Leibniz bu duyguları:
- Aklî bir Tanrı fikrine
- Doğanın yasalarına ve düzenine
- Metafizik bir uyuma
- Monadlar arasındaki koordinasyona
- Tanrı’nın evreni “en iyi mümkün dünya” olarak yaratmasına
- İnsan aklının evrenin düzenine katılımına
teklif eder.
Tanrı, burada mücessem değil, şeri emirler veren bir hükümdar değil, daha çok filozofların Tanrısıdır:
Zorunlu varlık, sonsuz akıl, ilk neden, kozmik düzenleyici.

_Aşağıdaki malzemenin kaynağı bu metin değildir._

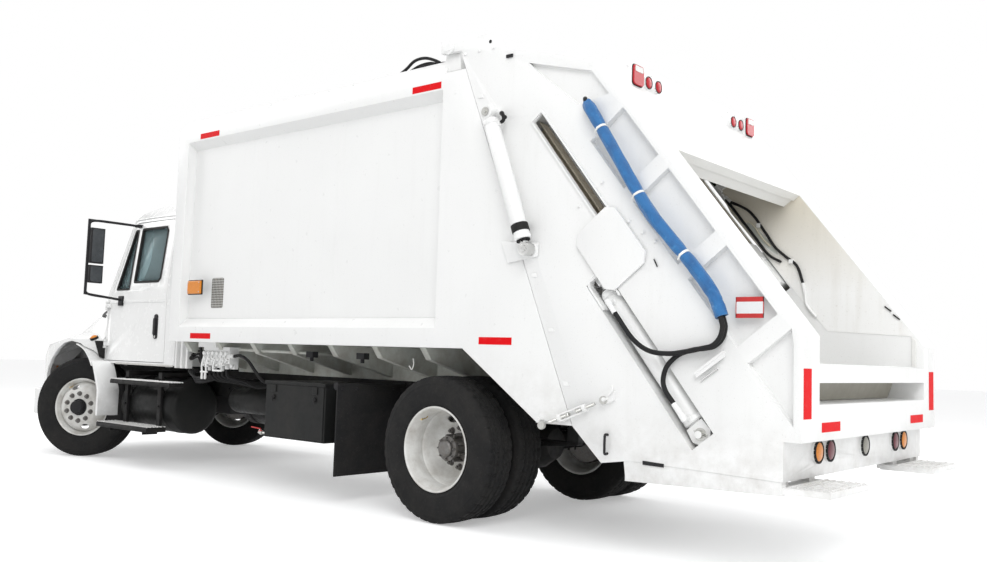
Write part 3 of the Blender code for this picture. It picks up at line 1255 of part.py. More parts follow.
# Columns: distance outboard of the bundle's middle, y, z; first and last points make straight leads
HOSE_HIGH_ROUTE = [
    (0.0165, 2.1968, 1.2894), (0.0165, 2.1368, 1.2733), (0.0165, 2.030, 1.252), (0.0165, 1.918, 1.238),
    (0.012, 1.784, 1.252), (0.003, 1.665, 1.322),
]
HOSE_LOW_ROUTE = [
    (-0.0165, 2.1968, 1.2894), (-0.0165, 2.1368, 1.2733), (-0.0165, 2.058, 1.263), (-0.0165, 1.965, 1.232),
    (-0.013, 1.893, 1.165), (-0.007, 1.872, 1.083), (-0.002, 1.893, 1.020),
]
WRAP_BEND = [(2.2568, 1.3933), (2.2407, 1.3333)]
HOSE_LEAD = 0.015


def through(points, count):
    """The first point, count points on a smooth curve from the second to the last but one, and the last."""
    made = [points[0]]
    for number in range(count):
        place = number / (count - 1) * (len(points) - 3)
        here = min(int(place), len(points) - 4)
        t = place - here
        a, b, c, d = points[here:here + 4]
        made.append(0.5 * (2 * b + (c - a) * t + (2 * a - 5 * b + 4 * c - d) * t * t
                           + (3 * b - a - 3 * c + d) * t * t * t))
    made.append(points[-1])
    return made


def smooth_route(points, count):
    """Points along a smooth curve through the given ones."""
    return through([points[0] * 2 - points[1], *points, points[-1] * 2 - points[-2]], count)[1:-1]


def hose(name, paint, points, radius, parent, pivot):
    curve = bpy.data.curves.new(name, "CURVE")
    curve.dimensions = "3D"
    curve.bevel_depth = radius
    curve.bevel_resolution = 2
    curve.use_fill_caps = True
    line = curve.splines.new("POLY")
    line.points.add(len(points) - 1)
    for place, point in zip(line.points, points):
        place.co = (*(point - Vector(pivot)), 1.0)
    curve.materials.append(paint)
    made = bpy.data.objects.new(name, curve)
    bpy.context.collection.objects.link(made)
    made.parent = parent
    return made


def free_hose(side, bundle, route, fitting_end, down):
    """The way from the wrapped bundle's end to a fitting; down is 1 where it meets the fitting downhill."""
    way = (bundle[-1] - bundle[-2]).normalized()
    start = bundle[-1] + way * SEAT
    start.x += side * route[0][0]
    points = [start, start + way * HOSE_LEAD]
    points += [Vector((start.x, *spot)) for spot in WRAP_BEND]
    points += [Vector((side * (WRAP_X + out), y, z)) for out, y, z in route]
    for back in (HOSE_LEAD, 0.0):
        points.append(Vector((side * WRAP_X, *slope_point(CYLINDER_OUT, fitting_end - down * (SEAT + back)))))
    return points


def hoses(tail, pivot):
    for side, label in ((1, "left"), (-1, "right")):
        bundle = smooth_route([Vector((side * WRAP_X, y, z)) for y, z in WRAP_ROUTE], 14)
        hose(f"hose_wrap_{label}", WRAP_BLUE, bundle, WRAP_RADIUS, tail, pivot)
        high = free_hose(side, bundle, HOSE_HIGH_ROUTE, HIGH_FITTING_END, -1)
        hose(f"hose_upper_{label}", HOSE_BLACK, through(high, 13), HOSE_RADIUS, tail, pivot)
        low = free_hose(side, bundle, HOSE_LOW_ROUTE, LOW_FITTING_END, 1)
        hose(f"hose_lower_{label}", HOSE_BLACK, through(low, 12), HOSE_RADIUS, tail, pivot)


# Assembly
def build():
    front_wheels()
    rear_wheels()
    frame_rails()
    front_bumper()
    front_axle()
    rear_axle()
    engine_block()
    fuel_tanks()
    tool_box()
    cab_steps()
    mud_flaps()
    clear_scratch()
    cab()
    seats()
    dashboard()
    hood()
    clear_scratch()
    body_shell()
    body_subframe()
    valve_bank()
    ejector_panel()
    clear_scratch()
    tail_pivot = TAIL_PIN
    tail = empty("tailgate_hinge", tail_pivot, TRUCK)
    tailgate(tail, tail_pivot)
    slider = packer_carriage(tail, tail_pivot)
    packer_blade(slider, tail_pivot)
    packer_barrels(tail, tail_pivot)
    lift_cylinders(tail, tail_pivot)
    hoses(tail, tail_pivot)
    clear_scratch()


build()
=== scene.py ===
"""The looks of a white rear-loading garbage truck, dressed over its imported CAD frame.

Lengths are metres. Inside this script y is measured from the rear axle, rearwards positive, as in the CAD
source, and every piece is moved into the row frame when it is done. The left side is +X and the cab is at -Y.
"""

import math

import bmesh
import bpy
from mathutils import Matrix, Vector, noise


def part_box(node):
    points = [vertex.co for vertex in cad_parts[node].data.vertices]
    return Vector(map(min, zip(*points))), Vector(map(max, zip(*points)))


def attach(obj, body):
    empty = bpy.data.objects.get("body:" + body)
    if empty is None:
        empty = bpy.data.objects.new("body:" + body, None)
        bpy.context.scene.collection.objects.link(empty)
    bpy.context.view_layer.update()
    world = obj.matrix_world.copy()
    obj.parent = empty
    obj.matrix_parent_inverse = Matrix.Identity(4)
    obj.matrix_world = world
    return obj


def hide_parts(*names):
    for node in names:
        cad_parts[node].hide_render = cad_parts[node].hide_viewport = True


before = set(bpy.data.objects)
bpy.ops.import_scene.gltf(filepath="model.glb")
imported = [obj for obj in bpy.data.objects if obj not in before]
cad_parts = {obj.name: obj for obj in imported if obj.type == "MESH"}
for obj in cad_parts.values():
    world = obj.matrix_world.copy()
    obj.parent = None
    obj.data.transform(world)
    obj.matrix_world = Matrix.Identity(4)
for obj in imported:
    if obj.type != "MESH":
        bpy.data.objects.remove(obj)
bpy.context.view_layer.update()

# Driving dimensions; the first is read from the frame, the others are the CAD source's.
# SEAT is the gap at which a piece lies on another, and SIDES gives the sign of x and the word for each side.
_low, _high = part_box("tyre_rear_left_outer")
REAR_AXLE_Y = (_low.y + _high.y) / 2
TO_ROW = Matrix.Translation((0.0, REAR_AXLE_Y, 0.0))
AXLE_HEIGHT = 0.52
TYRE_RADIUS = 0.5225
HALF_WIDTH = 1.22
FRONT_AXLE_Y = -5.388
KINGPIN_X = 0.88
WHEEL_OUT = 0.15
STEER_LEFT = math.radians(31.4)
STEER_RIGHT = math.radians(26.8)
TWIN_X = 0.897
TWIN_HALF = 0.168
SLOPE = math.radians(51.9)
SLOPE_OUT = 2.955
HIGH_LAMP_Y = 1.4052
CAB_REAR_Y = -3.65
TAIL_REAR = 2.69
HOPPER_WALL = 0.968
CAB_HALF = 1.03
SEAT = 0.0003
SIDES = ((1, "left"), (-1, "right"))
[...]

Leibniz’de bu duyguların karşılığı ibadet değil bilgidir, secde değil tefekkürdür, itaat değil uyumdur, teslimiyet değil keşiftir.
Özetle Karşılaştırma
Unsur | Said Nursî | Leibniz |
---|---|---|
Tanrı | Mücessem, emir veren, cezalandıran | Aklî, metafizik ilk neden, uyum yaratıcısı |
Duygunun yönlendirildiği yer | İbadet, amel, cennet-cehennem sistemi | Aklî keşif, felsefi düzen anlayışı |
Kutsal bilgi | Vahiy, kitap, sünnet | Doğa, akıl, mantık |
İnsan görevi | İtaat, kulluk, emirleri yerine getirme | Evrensel uyumu anlamak, hikmeti keşfetmek |
Kurtuluş | Şeriata uygun yaşamak | Tanrısal düzene aklen uygun yaşamak |
Son Söz
Evet, duygular aynı. Ama teklif edildikleri yollar ve yapı bambaşka.
Bu fark, Tanrı’yı nasıl düşündüğümüze, Tanrı ile nasıl ilişki kurduğumuza ve insanın bu evrendeki konumunu nasıl yorumladığımıza göre şekilleniyor.